Objective -> Quote the lines exactly, starting with the line that contains "The FreeCAD and" and ending with the line that contains "material_slot.material = NODE_MATERIALS[node_name]", and leave out all other lines.

Listed records ->
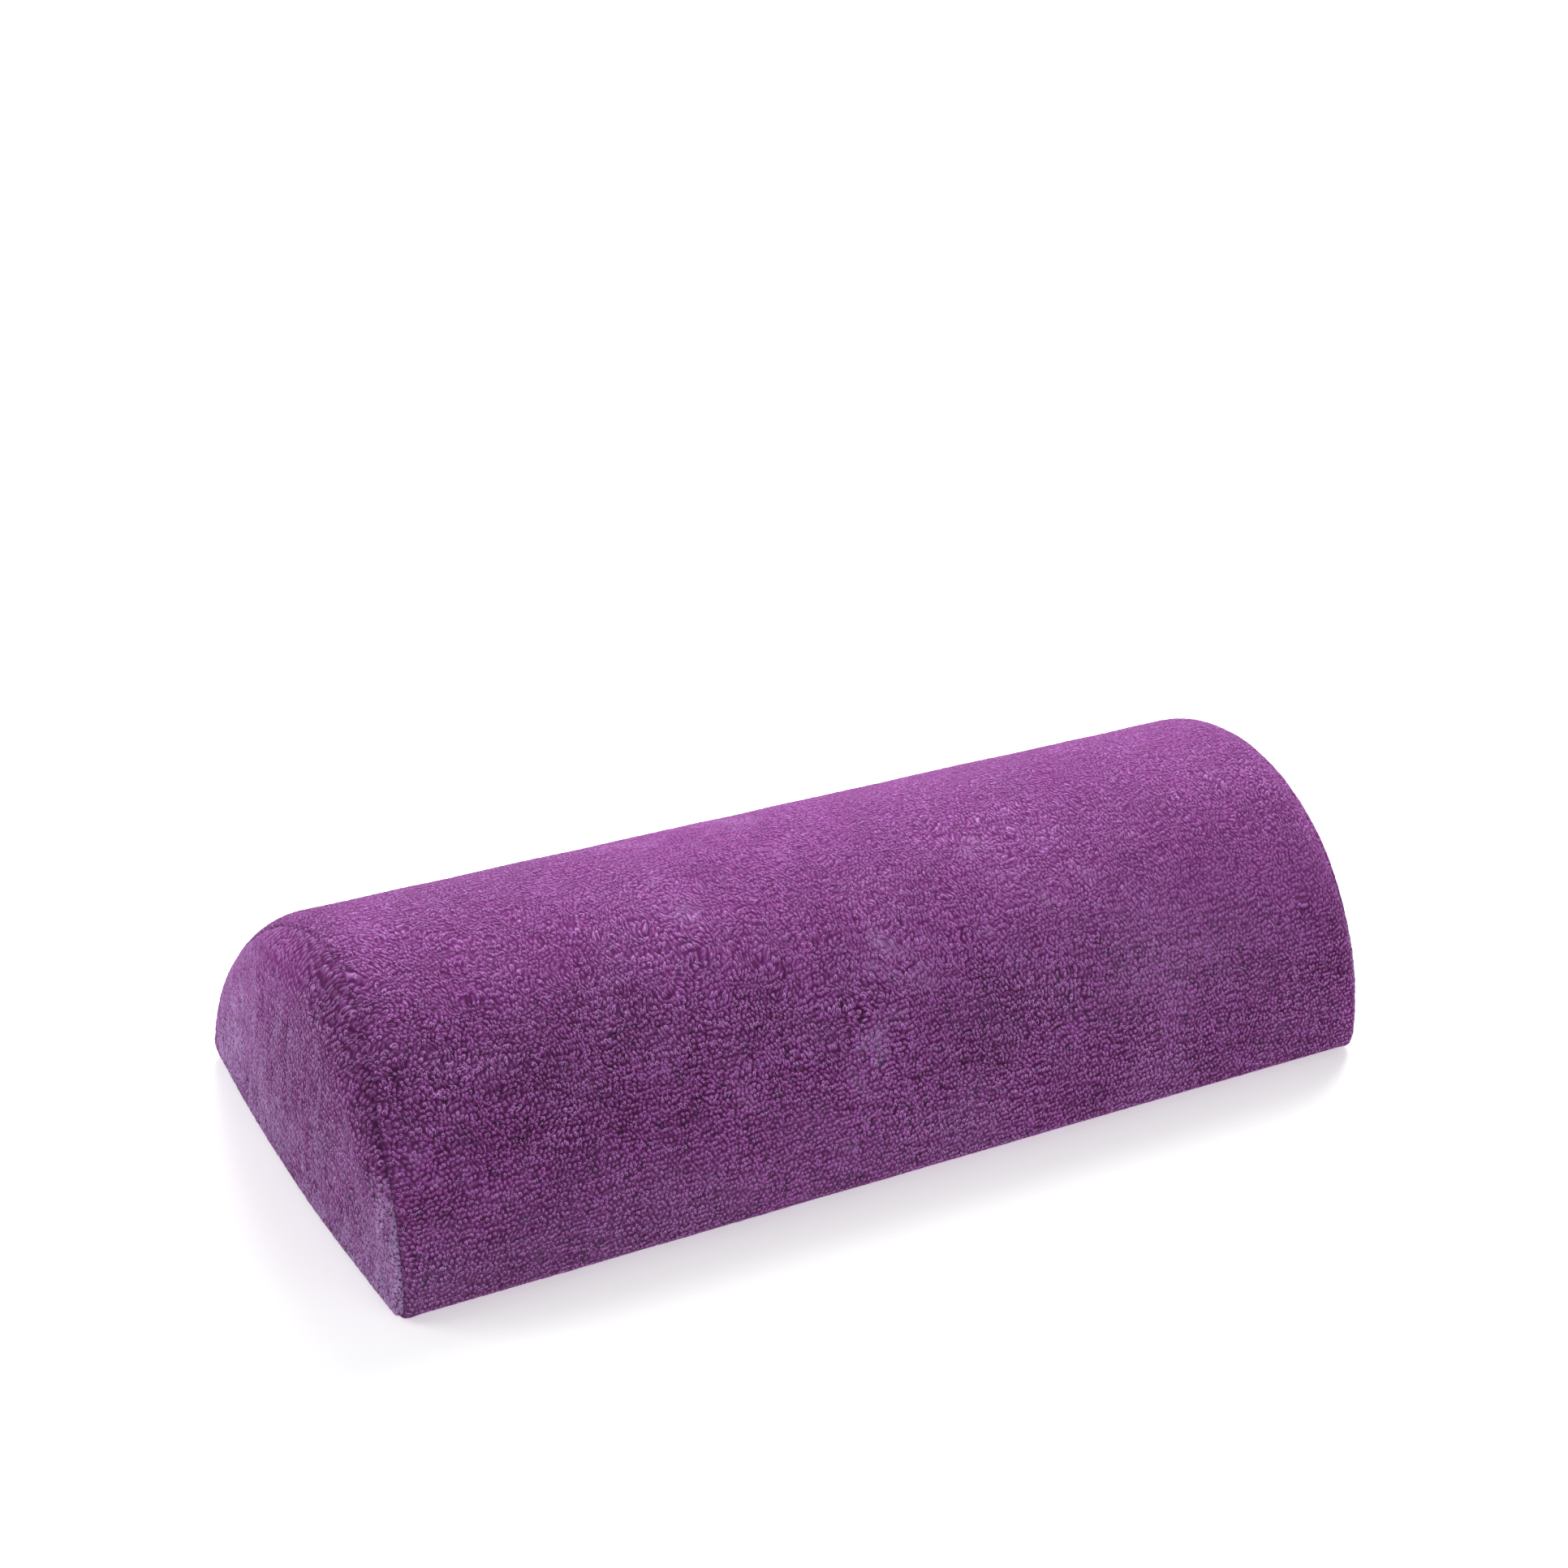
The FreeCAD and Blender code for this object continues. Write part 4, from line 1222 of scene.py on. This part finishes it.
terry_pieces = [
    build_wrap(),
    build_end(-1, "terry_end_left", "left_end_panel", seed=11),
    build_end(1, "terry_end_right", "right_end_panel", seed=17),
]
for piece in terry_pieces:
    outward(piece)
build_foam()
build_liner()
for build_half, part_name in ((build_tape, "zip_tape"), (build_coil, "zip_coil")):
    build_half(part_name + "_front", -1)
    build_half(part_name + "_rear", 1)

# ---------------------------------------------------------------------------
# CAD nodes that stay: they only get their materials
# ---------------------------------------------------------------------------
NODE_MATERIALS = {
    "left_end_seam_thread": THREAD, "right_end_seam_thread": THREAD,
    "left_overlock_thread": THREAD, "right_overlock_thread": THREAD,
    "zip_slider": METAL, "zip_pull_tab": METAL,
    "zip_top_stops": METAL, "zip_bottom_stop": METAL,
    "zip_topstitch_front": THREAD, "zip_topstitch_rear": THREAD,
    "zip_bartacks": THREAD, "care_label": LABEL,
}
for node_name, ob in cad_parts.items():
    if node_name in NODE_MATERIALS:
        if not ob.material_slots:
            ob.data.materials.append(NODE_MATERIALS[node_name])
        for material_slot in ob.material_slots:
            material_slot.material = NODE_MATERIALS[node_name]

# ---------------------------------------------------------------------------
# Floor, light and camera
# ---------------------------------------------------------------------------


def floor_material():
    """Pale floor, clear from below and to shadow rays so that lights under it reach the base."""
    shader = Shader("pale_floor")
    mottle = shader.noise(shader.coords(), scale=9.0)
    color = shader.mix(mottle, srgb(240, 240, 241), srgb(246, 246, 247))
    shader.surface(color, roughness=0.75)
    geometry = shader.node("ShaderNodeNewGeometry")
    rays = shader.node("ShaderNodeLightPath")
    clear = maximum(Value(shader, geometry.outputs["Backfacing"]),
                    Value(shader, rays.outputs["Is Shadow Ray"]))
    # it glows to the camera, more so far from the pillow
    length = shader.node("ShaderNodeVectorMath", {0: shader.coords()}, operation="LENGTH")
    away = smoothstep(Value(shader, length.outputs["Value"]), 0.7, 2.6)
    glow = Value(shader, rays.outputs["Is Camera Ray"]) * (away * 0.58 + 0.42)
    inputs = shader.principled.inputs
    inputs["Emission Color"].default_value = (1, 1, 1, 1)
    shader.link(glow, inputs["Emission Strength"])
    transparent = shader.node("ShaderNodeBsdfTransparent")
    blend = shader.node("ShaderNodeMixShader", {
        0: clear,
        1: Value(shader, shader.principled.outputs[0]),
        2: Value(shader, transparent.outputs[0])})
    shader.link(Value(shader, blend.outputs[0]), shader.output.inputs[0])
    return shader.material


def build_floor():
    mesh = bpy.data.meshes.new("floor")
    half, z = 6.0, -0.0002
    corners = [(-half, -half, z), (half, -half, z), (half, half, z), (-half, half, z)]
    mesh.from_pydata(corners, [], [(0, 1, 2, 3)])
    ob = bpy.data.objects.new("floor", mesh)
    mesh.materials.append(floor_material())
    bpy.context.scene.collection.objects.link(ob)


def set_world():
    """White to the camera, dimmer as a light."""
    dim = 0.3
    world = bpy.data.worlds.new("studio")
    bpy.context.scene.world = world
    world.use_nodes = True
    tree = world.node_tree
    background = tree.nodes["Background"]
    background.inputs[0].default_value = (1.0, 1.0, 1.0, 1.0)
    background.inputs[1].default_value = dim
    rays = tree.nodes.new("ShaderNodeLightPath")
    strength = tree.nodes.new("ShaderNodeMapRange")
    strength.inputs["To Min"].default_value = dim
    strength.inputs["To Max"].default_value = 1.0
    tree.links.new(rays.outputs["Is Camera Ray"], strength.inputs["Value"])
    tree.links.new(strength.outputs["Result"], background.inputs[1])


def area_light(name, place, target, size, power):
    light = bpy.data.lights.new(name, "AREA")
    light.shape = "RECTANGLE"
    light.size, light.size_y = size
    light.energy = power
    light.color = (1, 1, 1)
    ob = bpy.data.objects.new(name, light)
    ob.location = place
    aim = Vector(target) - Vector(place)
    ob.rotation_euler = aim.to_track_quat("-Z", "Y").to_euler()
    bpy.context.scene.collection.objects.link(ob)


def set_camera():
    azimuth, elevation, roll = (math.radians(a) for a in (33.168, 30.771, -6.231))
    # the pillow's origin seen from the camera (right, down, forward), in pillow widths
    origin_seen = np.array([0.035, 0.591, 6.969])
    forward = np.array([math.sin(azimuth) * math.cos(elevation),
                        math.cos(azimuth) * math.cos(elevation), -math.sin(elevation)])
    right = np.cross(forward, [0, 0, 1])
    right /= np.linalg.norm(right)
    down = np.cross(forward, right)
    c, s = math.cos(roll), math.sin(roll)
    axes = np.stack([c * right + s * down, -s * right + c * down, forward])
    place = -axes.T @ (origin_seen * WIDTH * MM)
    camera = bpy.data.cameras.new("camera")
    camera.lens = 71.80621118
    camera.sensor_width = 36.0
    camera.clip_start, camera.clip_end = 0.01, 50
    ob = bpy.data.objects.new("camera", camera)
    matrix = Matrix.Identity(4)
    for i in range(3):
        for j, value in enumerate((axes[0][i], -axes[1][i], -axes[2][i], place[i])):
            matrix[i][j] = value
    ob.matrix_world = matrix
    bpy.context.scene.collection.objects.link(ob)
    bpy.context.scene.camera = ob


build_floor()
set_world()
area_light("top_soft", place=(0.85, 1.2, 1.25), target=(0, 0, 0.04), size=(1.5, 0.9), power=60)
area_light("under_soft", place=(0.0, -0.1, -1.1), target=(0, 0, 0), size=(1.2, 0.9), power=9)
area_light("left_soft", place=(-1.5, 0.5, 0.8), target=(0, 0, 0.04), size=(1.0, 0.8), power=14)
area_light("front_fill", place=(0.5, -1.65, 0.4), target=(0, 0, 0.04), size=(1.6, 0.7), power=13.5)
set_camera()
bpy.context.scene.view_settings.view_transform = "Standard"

--

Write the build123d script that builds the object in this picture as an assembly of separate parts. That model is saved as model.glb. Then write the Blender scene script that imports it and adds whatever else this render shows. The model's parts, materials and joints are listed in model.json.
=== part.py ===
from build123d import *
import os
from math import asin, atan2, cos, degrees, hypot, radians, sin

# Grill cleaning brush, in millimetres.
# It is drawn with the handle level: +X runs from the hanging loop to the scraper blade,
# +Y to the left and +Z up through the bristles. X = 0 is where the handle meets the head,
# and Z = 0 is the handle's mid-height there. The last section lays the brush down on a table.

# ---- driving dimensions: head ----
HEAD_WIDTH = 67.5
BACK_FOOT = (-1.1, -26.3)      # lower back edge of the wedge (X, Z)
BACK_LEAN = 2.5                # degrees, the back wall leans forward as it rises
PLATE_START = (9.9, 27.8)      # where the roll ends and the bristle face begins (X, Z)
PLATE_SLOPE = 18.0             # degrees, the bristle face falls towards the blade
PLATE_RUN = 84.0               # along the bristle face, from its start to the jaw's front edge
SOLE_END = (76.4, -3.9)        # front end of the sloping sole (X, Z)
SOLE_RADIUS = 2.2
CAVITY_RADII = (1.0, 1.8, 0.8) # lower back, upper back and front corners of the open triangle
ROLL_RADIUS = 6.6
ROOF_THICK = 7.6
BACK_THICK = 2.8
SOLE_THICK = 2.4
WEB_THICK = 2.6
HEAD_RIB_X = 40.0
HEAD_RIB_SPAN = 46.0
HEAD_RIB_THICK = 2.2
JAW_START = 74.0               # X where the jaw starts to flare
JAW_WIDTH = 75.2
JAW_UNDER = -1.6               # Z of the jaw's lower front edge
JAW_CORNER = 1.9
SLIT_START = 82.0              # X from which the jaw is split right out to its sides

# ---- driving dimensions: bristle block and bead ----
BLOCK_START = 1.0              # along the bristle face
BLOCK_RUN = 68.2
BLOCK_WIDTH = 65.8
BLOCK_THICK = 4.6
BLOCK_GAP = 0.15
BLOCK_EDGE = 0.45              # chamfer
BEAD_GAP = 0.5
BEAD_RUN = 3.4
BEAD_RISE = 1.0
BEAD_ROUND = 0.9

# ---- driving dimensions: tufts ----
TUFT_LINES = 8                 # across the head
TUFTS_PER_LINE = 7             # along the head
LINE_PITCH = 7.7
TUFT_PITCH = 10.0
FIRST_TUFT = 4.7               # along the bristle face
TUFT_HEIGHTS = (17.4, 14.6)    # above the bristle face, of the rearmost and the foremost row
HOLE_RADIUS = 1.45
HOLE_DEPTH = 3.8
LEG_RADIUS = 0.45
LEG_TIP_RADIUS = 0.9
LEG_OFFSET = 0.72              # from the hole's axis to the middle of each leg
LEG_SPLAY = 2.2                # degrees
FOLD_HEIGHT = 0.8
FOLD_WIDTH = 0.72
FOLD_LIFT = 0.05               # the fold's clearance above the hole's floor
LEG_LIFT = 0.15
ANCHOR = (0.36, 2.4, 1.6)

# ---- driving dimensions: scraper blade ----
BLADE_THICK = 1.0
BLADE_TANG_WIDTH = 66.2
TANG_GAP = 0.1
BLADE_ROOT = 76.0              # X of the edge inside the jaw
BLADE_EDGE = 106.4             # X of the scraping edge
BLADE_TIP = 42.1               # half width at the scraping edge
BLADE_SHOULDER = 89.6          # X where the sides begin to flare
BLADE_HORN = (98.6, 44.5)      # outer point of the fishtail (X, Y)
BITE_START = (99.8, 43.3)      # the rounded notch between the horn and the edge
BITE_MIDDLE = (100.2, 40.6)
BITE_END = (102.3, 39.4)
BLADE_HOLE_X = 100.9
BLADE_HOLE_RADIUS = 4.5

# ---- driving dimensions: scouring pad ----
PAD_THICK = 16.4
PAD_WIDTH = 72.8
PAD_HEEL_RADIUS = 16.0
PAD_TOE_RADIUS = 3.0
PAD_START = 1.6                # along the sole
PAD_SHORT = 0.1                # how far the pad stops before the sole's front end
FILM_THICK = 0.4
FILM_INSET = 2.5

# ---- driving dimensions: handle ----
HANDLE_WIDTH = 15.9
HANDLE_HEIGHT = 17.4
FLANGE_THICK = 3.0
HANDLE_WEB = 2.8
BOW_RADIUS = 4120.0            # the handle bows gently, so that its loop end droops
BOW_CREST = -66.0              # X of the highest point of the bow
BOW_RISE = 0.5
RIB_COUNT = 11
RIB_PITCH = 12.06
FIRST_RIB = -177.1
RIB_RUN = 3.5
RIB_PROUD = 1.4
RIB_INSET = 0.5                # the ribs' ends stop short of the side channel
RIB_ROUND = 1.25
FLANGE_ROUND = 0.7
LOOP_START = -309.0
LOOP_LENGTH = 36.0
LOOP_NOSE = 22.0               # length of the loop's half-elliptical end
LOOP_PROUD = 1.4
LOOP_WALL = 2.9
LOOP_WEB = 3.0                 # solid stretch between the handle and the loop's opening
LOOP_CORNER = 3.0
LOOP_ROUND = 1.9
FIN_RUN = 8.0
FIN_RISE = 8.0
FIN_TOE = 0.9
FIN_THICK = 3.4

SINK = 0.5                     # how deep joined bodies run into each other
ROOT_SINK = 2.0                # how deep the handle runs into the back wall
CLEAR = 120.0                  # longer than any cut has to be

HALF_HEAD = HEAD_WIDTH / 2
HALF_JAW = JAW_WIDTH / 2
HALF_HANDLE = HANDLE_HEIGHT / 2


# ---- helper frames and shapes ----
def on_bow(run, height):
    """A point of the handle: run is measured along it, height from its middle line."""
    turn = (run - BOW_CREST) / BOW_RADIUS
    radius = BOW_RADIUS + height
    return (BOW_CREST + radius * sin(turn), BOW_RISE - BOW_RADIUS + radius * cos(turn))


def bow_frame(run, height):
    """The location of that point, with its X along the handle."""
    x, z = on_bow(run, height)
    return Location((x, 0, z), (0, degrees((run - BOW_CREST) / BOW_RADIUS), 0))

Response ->
The FreeCAD and Blender code for this object continues. Write part 4, from line 1222 of scene.py on. This part finishes it.
terry_pieces = [
    build_wrap(),
    build_end(-1, "terry_end_left", "left_end_panel", seed=11),
    build_end(1, "terry_end_right", "right_end_panel", seed=17),
]
for piece in terry_pieces:
    outward(piece)
build_foam()
build_liner()
for build_half, part_name in ((build_tape, "zip_tape"), (build_coil, "zip_coil")):
    build_half(part_name + "_front", -1)
    build_half(part_name + "_rear", 1)

# ---------------------------------------------------------------------------
# CAD nodes that stay: they only get their materials
# ---------------------------------------------------------------------------
NODE_MATERIALS = {
    "left_end_seam_thread": THREAD, "right_end_seam_thread": THREAD,
    "left_overlock_thread": THREAD, "right_overlock_thread": THREAD,
    "zip_slider": METAL, "zip_pull_tab": METAL,
    "zip_top_stops": METAL, "zip_bottom_stop": METAL,
    "zip_topstitch_front": THREAD, "zip_topstitch_rear": THREAD,
    "zip_bartacks": THREAD, "care_label": LABEL,
}
for node_name, ob in cad_parts.items():
    if node_name in NODE_MATERIALS:
        if not ob.material_slots:
            ob.data.materials.append(NODE_MATERIALS[node_name])
        for material_slot in ob.material_slots:
            material_slot.material = NODE_MATERIALS[node_name]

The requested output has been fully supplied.